4444 Brittmoore Road
Houston, Texas 77041
(Address of Principal Executive Offices) (Zip Code)
 
 (281) 836-7000 
Registrant’s telephone number, including area code
 
Not Applicable 
(Former name or former address, if changed since last report)

  
Check the appropriate box below if the Form 8-K filing is intended to simultaneously satisfy the filing obligation of the registrant under any of the following provisions:

¨ Written communications pursuant to Rule 425 under the Securities Act (17 CFR 230.425)

¨ Soliciting material pursuant to Rule 14a-12 under the Exchange Act (17 CFR 240.14a-12)

¨ Pre-commencement communications pursuant to Rule 14d-2(b) under the Exchange Act (17 CFR 240.14d-2(b))

¨ Pre-commencement communications pursuant to Rule 13e-4(c) under the Exchange Act (17 CFR 240.13e-4(c))




 Item 2.02 Results of Operations and Financial Condition.
 
On January 4, 2017, Exterran Corporation (the “Company”) issued a press release announcing its financial results for the three month periods ended March 31, 2016, June 30, 2016 and September 30, 2016 and the completion of the Company’s previously announced restatement of its financial results, including the filing of an amended annual report on Form 10-K for the year ended December 31, 2015 (the “Form 10-K/A”), as well as the filing of quarterly reports on Form 10-Q for each of the quarters ended March 31, 2016, June 30, 2016 and September 30, 2016. As described in the press release, the Company will also host a conference call for investors to discuss its financial results and provide investors with an update concerning the Company’s business on January 5, 2017. A copy of the press release is furnished as Exhibit 99.1 hereto and incorporated herein by reference.

The information furnished pursuant to this Item 2.02, including Exhibit 99.1, shall not be deemed to be “filed” for the purposes of Section 18 of the Securities Exchange Act of 1934, as amended (the “Exchange Act”), and will not be incorporated by reference into any filing under the Exchange Act or the Securities Act of 1933, as amended, unless specifically identified therein as being incorporated therein by reference.

Item 4.02 Non-Reliance on Previously Issued Financial Statements or a Related Audit Report or Completed Interim Review.
 
As previously reported, on April 26, 2016, the Company’s management and the Audit Committee of the Board of Directors determined, based on the preliminary results of an internal investigation, that the Company’s consolidated and combined financial statements for 2015 and related report of independent registered public accounting firm should no longer be relied upon as a result of material errors, and possible irregularities, relating to the Company’s business lines responsible for the engineering, procurement and construction for the manufacture of tanks for tank farms and the manufacture of evaporators and brine heaters for desalination plants in the Middle East (“Belleli EPC”) within the Company’s product sales segment in estimating the total costs required to complete projects.

As discussed in the Form 10-K/A filed today and the press release furnished as Exhibit 99.1 hereto, following the internal investigation, management identified inaccuracies related to projects within the Company’s Belleli EPC product sales segment, errors related to non-income-based tax receivables in Brazil and other adjustments for immaterial items impacting the years ended December 31, 2015, 2014, 2013, 2012 and 2011 (including the unaudited quarterly periods within 2015 and 2014).
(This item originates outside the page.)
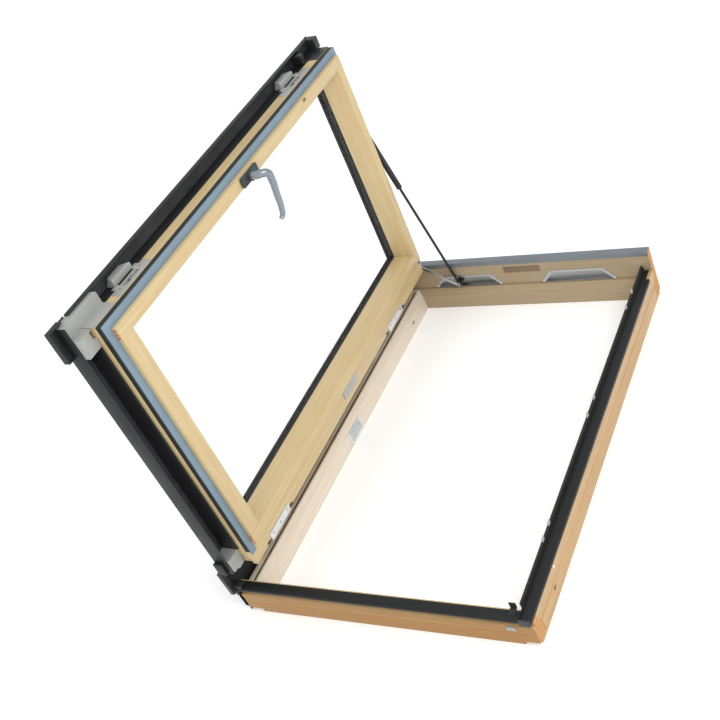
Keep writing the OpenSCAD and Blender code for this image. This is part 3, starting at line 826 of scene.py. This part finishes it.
class WINDOW_OT_stage(bpy.types.Operator):
    """Lays the pale floor, hangs the soft lights and sets up the camera"""

    bl_idname = "window.stage"
    bl_label = "Stage"

    def execute(self, context):
        deselect()
        bpy.ops.mesh.primitive_plane_add(size=60.0, location=(0, 0, CAD_BOX[0][2] - 0.0005))
        floor = context.object
        floor.name = "studio_floor"
        # the floor glows a little, so that it reads white
        matt = {"Roughness": 0.9, "Specular IOR Level": 0.1}
        glow = {"Emission Color": (1, 1, 1, 1), "Emission Strength": 0.18}
        material, tree, principled = shader("matt_studio_floor", {**matt, **glow})
        place = add(tree, "ShaderNodeTexCoord")
        cloud = add(tree, "ShaderNodeTexNoise", {"Scale": 0.6}, Vector=place.outputs["Object"])
        tone = ramp(tree, cloud.outputs["Fac"], [(0.3, linear("#f8f8f8")), (0.7, linear(colours().floor))])
        tree.links.new(tone.outputs[0], principled.inputs["Base Color"])
        floor.data.materials.append(material)
        world = bpy.data.worlds.new("studio_light")
        world.use_nodes = True
        world.node_tree.nodes["Background"].inputs[0].default_value = (1.0, 1.0, 1.0, 1)
        world.node_tree.nodes["Background"].inputs[1].default_value = 0.9
        context.scene.world = world
        context.scene.view_settings.view_transform = "Standard"
        middle = (0.0, 0.0, 0.3)
        lamp("key_softbox", (2.6, -1.2, 3.4), middle, 2.0, 60)
        lamp("fill_softbox", (-2.5, -2.6, 2.2), middle, 2.6, 15)
        camera = bpy.data.objects.new("camera", bpy.data.cameras.new("camera"))
        context.collection.objects.link(camera)
        right, up, back = (0.875, 0.346, -0.338), (0.013, 0.683, 0.730), (0.484, -0.643, 0.593)
        turn = Matrix((right, up, back)).transposed()
        camera.matrix_world = Matrix.Translation((1.312, -1.719, 1.880)) @ turn.to_4x4()
        camera.data.sensor_width = 36.0
        camera.data.lens = sizes().lens
        camera.data.shift_x = -0.1103
        camera.data.shift_y = -0.0024
        context.scene.camera = camera
        return {"FINISHED"}


class WINDOW_PT_pieces(bpy.types.Panel):
    """Lists the pieces of the roof window"""

    bl_label = "Roof window"
    bl_idname = "WINDOW_PT_pieces"
    bl_space_type = "VIEW_3D"
    bl_region_type = "UI"
    bl_category = "Roof window"

    def draw(self, context):
        for step in STEPS:
            self.layout.operator(step.bl_idname)


STEPS = (
    WINDOW_OT_frame_timber,
    WINDOW_OT_frame_claddings,
    WINDOW_OT_frame_hardware,
    WINDOW_OT_sash_timber,
    WINDOW_OT_sash_glazing,
    WINDOW_OT_sash_covers,
    WINDOW_OT_sash_hardware,
    WINDOW_OT_handle,
    WINDOW_OT_strut,
    WINDOW_OT_stage,
)
CLASSES = (WindowColours, WindowSizes, *STEPS, WINDOW_PT_pieces)


def register():
    for cls in CLASSES:
        bpy.utils.register_class(cls)
    bpy.types.Scene.window_colours = bpy.props.PointerProperty(type=WindowColours)
    bpy.types.Scene.window_sizes = bpy.props.PointerProperty(type=WindowSizes)


def unregister():
    del bpy.types.Scene.window_sizes
    del bpy.types.Scene.window_colours
    for cls in reversed(CLASSES):
        bpy.utils.unregister_class(cls)


def main():
    register()
    MATERIALS.update(make_materials())
    for step in STEPS:
        group, name = step.bl_idname.split(".")
        getattr(getattr(bpy.ops, group), name)()


if __name__ == "__main__":
    main()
After management’s and the Audit Committee’s assessment of those matters, on December 29, 2016, management and the Audit Committee determined that the Company’s consolidated and combined financial statements for 2014 and 2013 and related report of independent registered public accounting firm included in the Company’s original Annual Report on Form 10-K for the year ended December 31, 2015 should no longer be relied upon and to restate such financial statements. The restatement of the Company’s consolidated and combined financial statements for 2015, 2014 and 2013 and its effects have been set forth in the Company’s Form 10-K/A and quarterly reports on Form 10-Q for each of the quarters ended March 31, 2016, June 30, 2016 and September 30, 2016. The Form 10-K/A also includes restated selected financial data as of and for the years ended December 31, 2015, 2014, 2013, 2012 and 2011. The Company’s management and the Audit Committee have discussed these matters with Deloitte & Touche LLP, the Company’s independent accountants.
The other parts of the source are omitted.